From accelerating state-space exploration with Grover’s algorithm, to enhancing fuzzing with quantum randomness, to enabling real-time anomaly detection via quantum-assisted sampling, the alignment between QA bottlenecks and quantum capabilities is both practical and deeply synergistic. Quantum computing does not simply offer faster testing—it proposes new ways to structure and reason about test coverage, input generation, and runtime verification.
Yet, the road to integration is not immediate. NISQ-era limitations, toolchain immaturity, and the steep learning curve of quantum programming all present real barriers. But transitional strategies—such as quantum-inspired heuristics, cloud-based hybrid execution, and the development of domain-specific testing languages—offer QA leaders a path to begin preparing now.
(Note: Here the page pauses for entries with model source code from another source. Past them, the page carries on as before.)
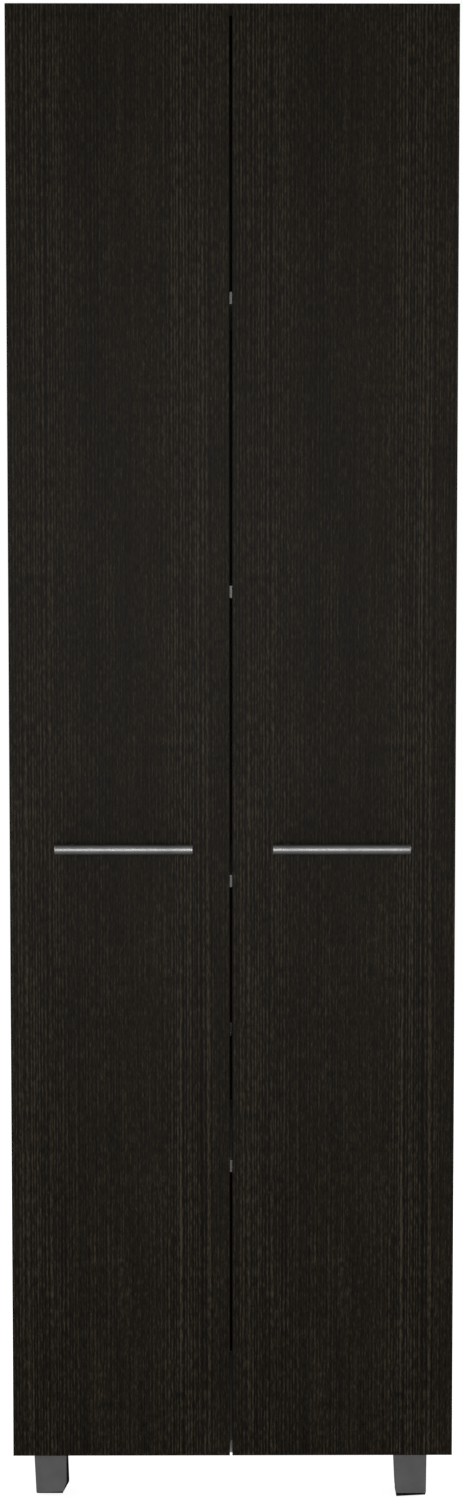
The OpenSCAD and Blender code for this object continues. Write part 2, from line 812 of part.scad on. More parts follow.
for (i = [0:2]) {
    hinge_cup(LEFT, i);
    hinge_cup(RIGHT, i);
    hinge_link(LEFT, i);
    hinge_link(RIGHT, i);
    hinge_arm(LEFT, i);
    hinge_arm(RIGHT, i);
}
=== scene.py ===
import math

import bmesh
import bpy
from mathutils import Matrix, Vector


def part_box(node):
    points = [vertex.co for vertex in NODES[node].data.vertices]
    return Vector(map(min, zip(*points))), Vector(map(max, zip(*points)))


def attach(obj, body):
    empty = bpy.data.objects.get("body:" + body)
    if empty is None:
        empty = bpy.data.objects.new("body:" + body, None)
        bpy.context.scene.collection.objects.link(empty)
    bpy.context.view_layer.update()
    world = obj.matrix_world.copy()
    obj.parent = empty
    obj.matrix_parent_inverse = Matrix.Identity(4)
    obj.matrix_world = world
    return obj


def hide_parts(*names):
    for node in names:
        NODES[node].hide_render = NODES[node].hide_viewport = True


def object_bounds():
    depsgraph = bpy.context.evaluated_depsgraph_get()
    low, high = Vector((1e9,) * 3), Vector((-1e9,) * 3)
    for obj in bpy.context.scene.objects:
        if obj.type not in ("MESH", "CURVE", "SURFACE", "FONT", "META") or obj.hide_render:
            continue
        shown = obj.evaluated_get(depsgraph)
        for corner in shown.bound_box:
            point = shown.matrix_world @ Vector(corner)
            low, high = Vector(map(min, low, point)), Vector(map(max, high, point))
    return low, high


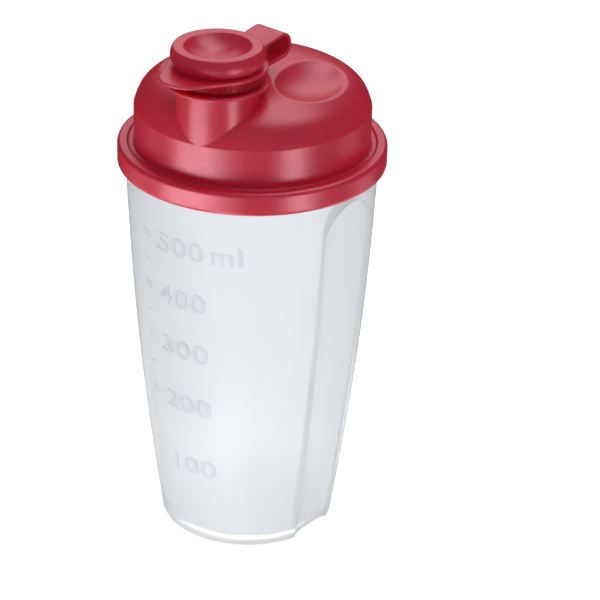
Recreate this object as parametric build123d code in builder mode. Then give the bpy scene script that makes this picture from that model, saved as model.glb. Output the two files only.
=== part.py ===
from build123d import *
from math import cos, radians, sin, sqrt
import os

# Shaker bottle for salad dressing: a frosted beaker with two grip recesses, a sieve that hangs in
# its mouth, and a press-on lid whose spout is closed by a cap on a strap. Millimetres and degrees.
# The origin is the centre of the foot, +Z is up and the spout is on the -Y side.

# Beaker: its side is one arc from foot to rim, which bulges outwards at half its height.
beaker_height = 144.2
base_radius = 31.1
rim_radius = 44.27
side_bulge = 2.245
beaker_wall = 1.3
floor_thickness = 2.0
foot_height = 2.0
foot_width = 2.2
foot_edge_radius = 0.7
inside_corner_radius = 3.0
rim_bead = 0.4
rim_bead_height = 1.6

# Grip recesses: hollow flats with an arched top, on opposite sides of the beaker.
grip_turn = -11.5
grip_depth = 3.4
grip_hollow_radius = 60.0
grip_half_width_foot = 9.3
grip_half_width_top = 12.5
grip_top = 136.6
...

The strategic imperative is clear: QA organizations that begin early experimentation, community engagement, and tooling investment will be uniquely positioned to lead in a quantum-augmented future. As software continues to penetrate mission-critical domains, the reliability and assurance of that software will increasingly depend on tools capable of operating at quantum scale.
It is not simply that testing will become faster. Testing will become different.
And QA, long considered a lagging concern in innovation cycles, may be one of the first fields to unlock the transformative value of quantum acceleration.